Podlegały mu struktury terenowe oraz grupy i oddziały zbrojne na terenie trzech obszarów i jedenastu okręgów NSZ, od Białostocczyzny aż pod rzeszowskie.
– piszą Jolanta Drużyńska i Stanisław Jankowski w książce „Wyklęte życiorysy”.
Przez cały okres konspiracyjnej działalności poszukiwało go UB oraz NKWD. W grudniu 1945 r. doradca NKWD przy MBP płk Siergiej Pawłowicz Dawidow raportował do ludowego komisarza spraw wewnętrznych ZSRS Ławrientija Berii o rozbiciu większości oddziałów NSZ. Jako jednego z żołnierzy, których nie udało się aresztować, wymienił Kasznicę.
Prawie nienaruszony pozostał sztab obszaru zachodniego (NSZ), kierowany przez Kasznicę, który jest również zastępcą komendanta głównego NSZ. Podjęto kroki w celu wykrycia i likwidacji sztabu Obszaru Zachodniego.
– pisał w raporcie.
Kasznica ukrywał się pod fałszywym nazwiskiem Stanisław Piotrowski, zapuścił wąsy. Kilkukrotnie wymykał się komunistom, za jego schwytanie wyznaczono nagrodę pieniężną.
Ostatecznie wpadł w ich ręce 15 lutego 1947 r. w Zakopanem, gdzie przebywał wraz z rodziną – żoną Reginą i 7-letnią córką Zofią. Po zatrzymaniu przewieziono go do aresztu MBP przy ul. Koszykowej, a następnie osadzono w więzieniu przy ul. Rakowieckiej.
W czasie trwającego rok śledztwa, mimo tortur, Kasznica nie załamał się. Jego proces przed Wojskowym Sądem Rejonowym rozpoczął się 11 lutego 1948 r. Głównym oskarżycielem w procesie był prokurator Czesław Szpądrowski.
Razem z Kasznicą sądzono jego bliskiego współpracownika Lecha Neymana, członka Komendy Głównej NSZ oraz: Mieczysława Paszkiewicza, Andrzeja Jastrzębskiego, Wandę Marię Salską i Stefanię Żelazowską.
Procesowi towarzyszyła kampania propagandowa komunistycznej prasy. 12 lutego 1948 r. „Życie Warszawy” napisało:
Proces Kasznicy i innych (...) ukazuje równię pochyłą, po której żywioły ONR-owskie i endeckie spychała nienawiść do obozu postępu, spychał strach przed przebudową społeczną kraju.
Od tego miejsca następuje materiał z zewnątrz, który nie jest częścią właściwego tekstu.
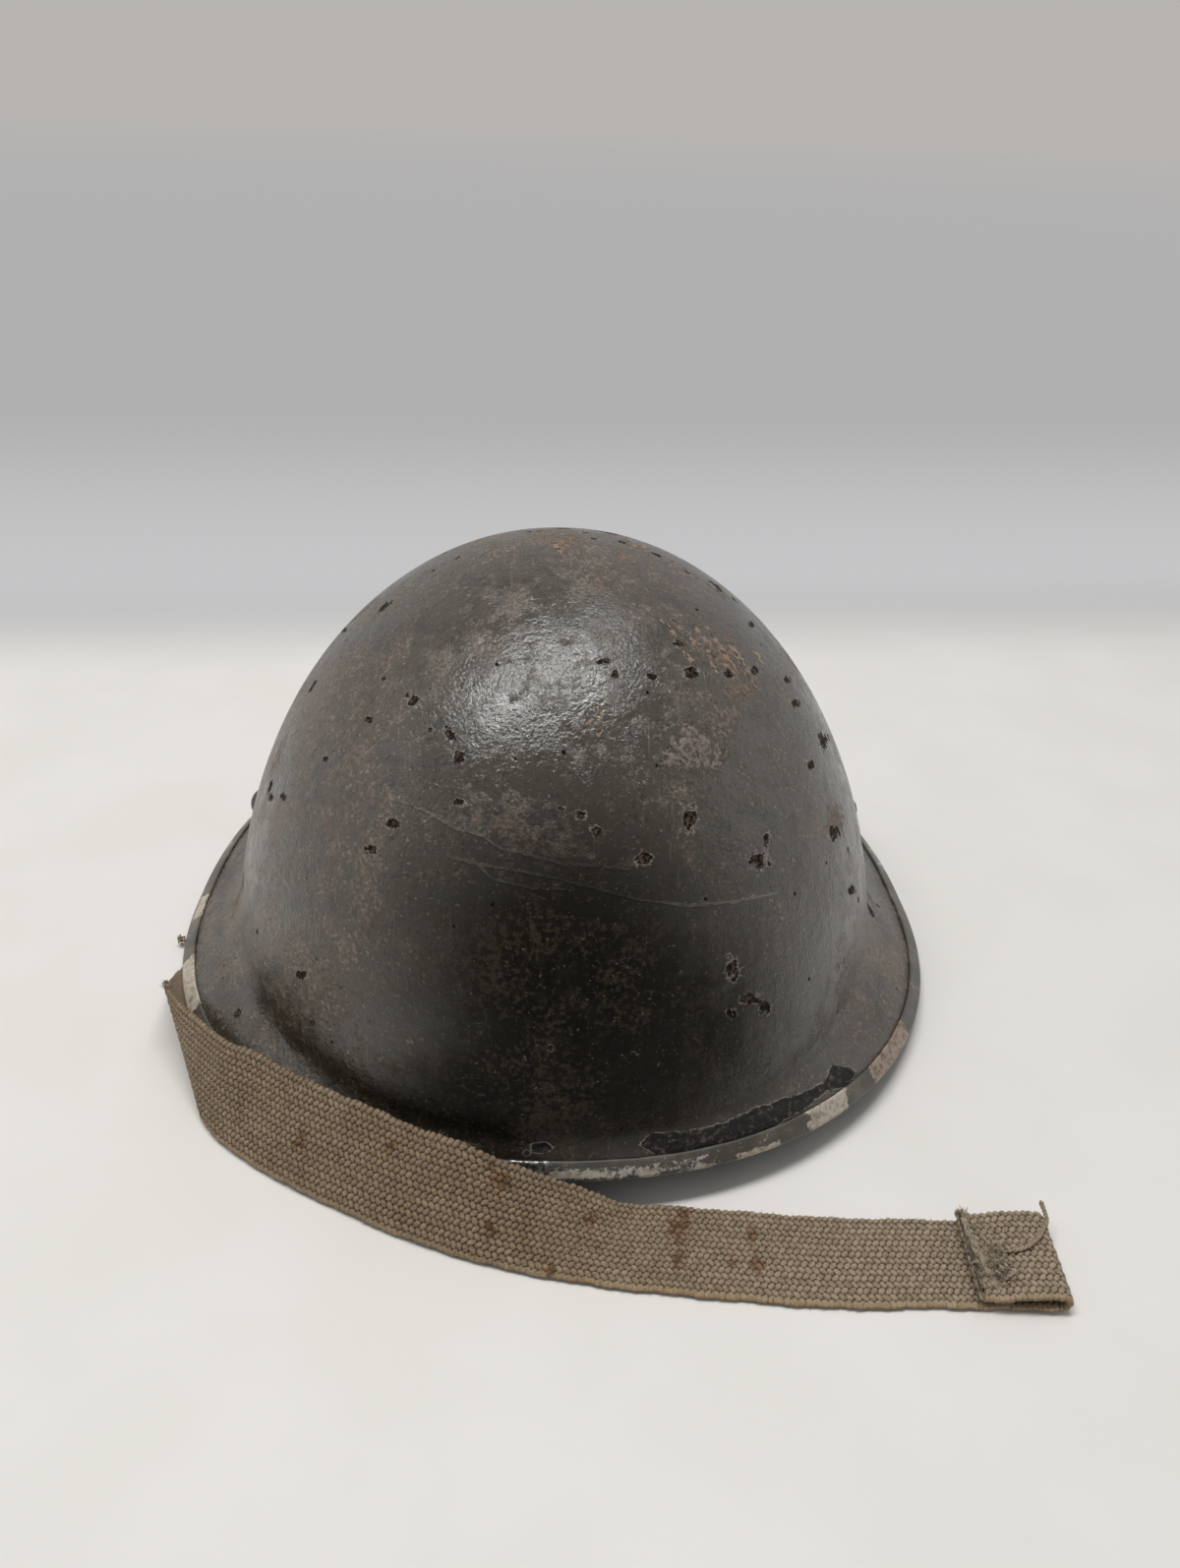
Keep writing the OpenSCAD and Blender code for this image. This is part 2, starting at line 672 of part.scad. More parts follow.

W innych artykułach prasowych ostatniego przywódcę NSZ przedstawiono jako kolaboranta, przestępcę, szpiega i przeciwnika demokracji. Zarzucano mu organizację tzw. trójek antykomunistycznych złożonych z uzbrojonych „bandytów”, których celem było likwidowanie przedstawicieli władzy.
Sąd w składzie: Alfred Janowski (przewodniczący), Henryk Szczepański i Stanisław Chojnacki wydał wyrok 2 marca 1948 r. Kasznicę uznano winnym m.in. współdziałania z Gestapo, zamachów na władzę ludową, dążenia do obalenia ustroju przemocą, działania na szkodę państwa polskiego, posiadania broni i radiowego aparatu nadawczo-odbiorczego bez zezwolenia. Zarzucono mu również, że jako oficer WP nie zgłosił się do służby w „ludowej” armii polskiej i posługiwał się podrobionymi dokumentami.
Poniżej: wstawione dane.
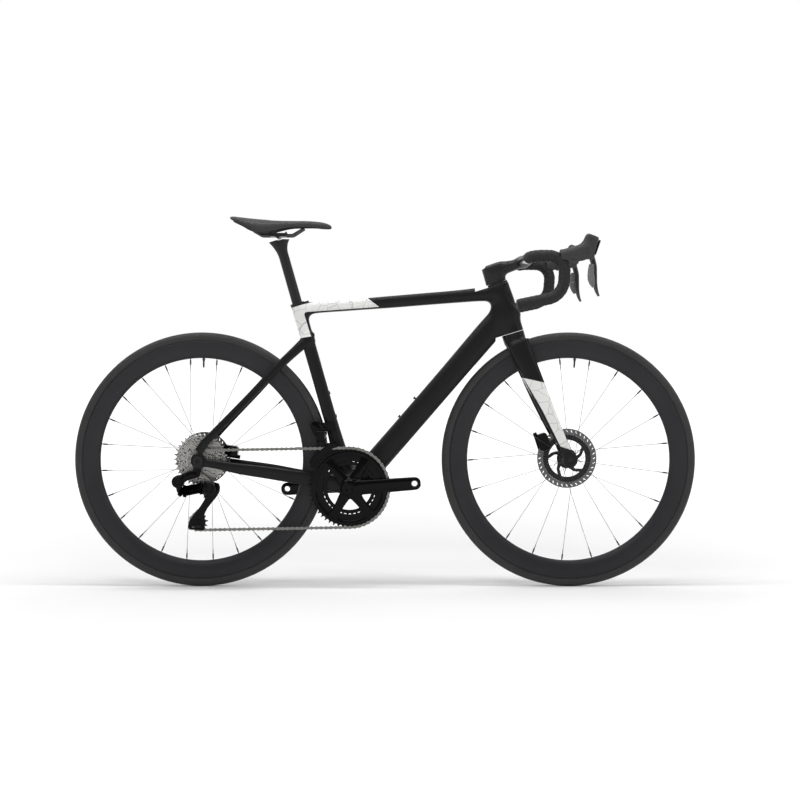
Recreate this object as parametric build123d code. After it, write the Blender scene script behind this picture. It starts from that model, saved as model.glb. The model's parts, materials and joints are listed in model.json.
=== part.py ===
"""Road bicycle with disc brakes and a twelve-speed electronic derailleur drive.

Millimetres. +X points forward, +Y to the rider's left, +Z up. The origin lies on the
ground, midway between the two wheel axles. The drive side is on -Y.
"""
from build123d import *
import math
import os

# ---------------------------------------------------------------- driving dimensions
WHEELBASE = 980.0
TYRE_RADIUS = 339.0
TYRE_SECTION = 14.0
RIM_OUTER = 316.5
RIM_INNER = 270.0
RIM_HALF_WIDTH = 14.0
BEAD_HALF_WIDTH = 10.4
FRONT_X = WHEELBASE / 2
REAR_X = -WHEELBASE / 2
AXLE_Z = TYRE_RADIUS

BRACKET_X = -93.9
BRACKET_Z = 266.6
CRANK_LENGTH = 172.5
CRANK_RISE = 4.2
BOLT_CIRCLE_RADIUS = 55.0
RING_TEETH = 52
SMALL_RING_TEETH = 36
RING_Y = -47.5
SMALL_RING_Y = -40.0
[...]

Ostatecznie został skazany na karę śmierci, utratę praw publicznych i obywatelskich praw honorowych na zawsze, a także przepadek całego mienia na rzecz Skarbu Państwa. Prezydent Bolesław Bierut nie skorzystał z prawa łaski. Kasznica i Neyman zostali rozstrzelani 12 maja 1948 r.
W 1992 r. Sąd Warszawskiego Okręgu Wojskowego unieważnił wydany na niego przez władze komunistyczne wyrok śmierci. W uzasadnieniu czyny dowódcy NSZ uznano za działalność „na rzecz niepodległego bytu Państwa Polskiego”.
Szczątki ostatniego komendanta NSZ, pochowanego w mundurze Wehrmachtu, znajdowały się wśród kości 117 osób – ofiar represji komunistycznych – wydobytych w 2012 r. w czasie prowadzonych przez IPN ekshumacji na wojskowych Powązkach w Warszawie.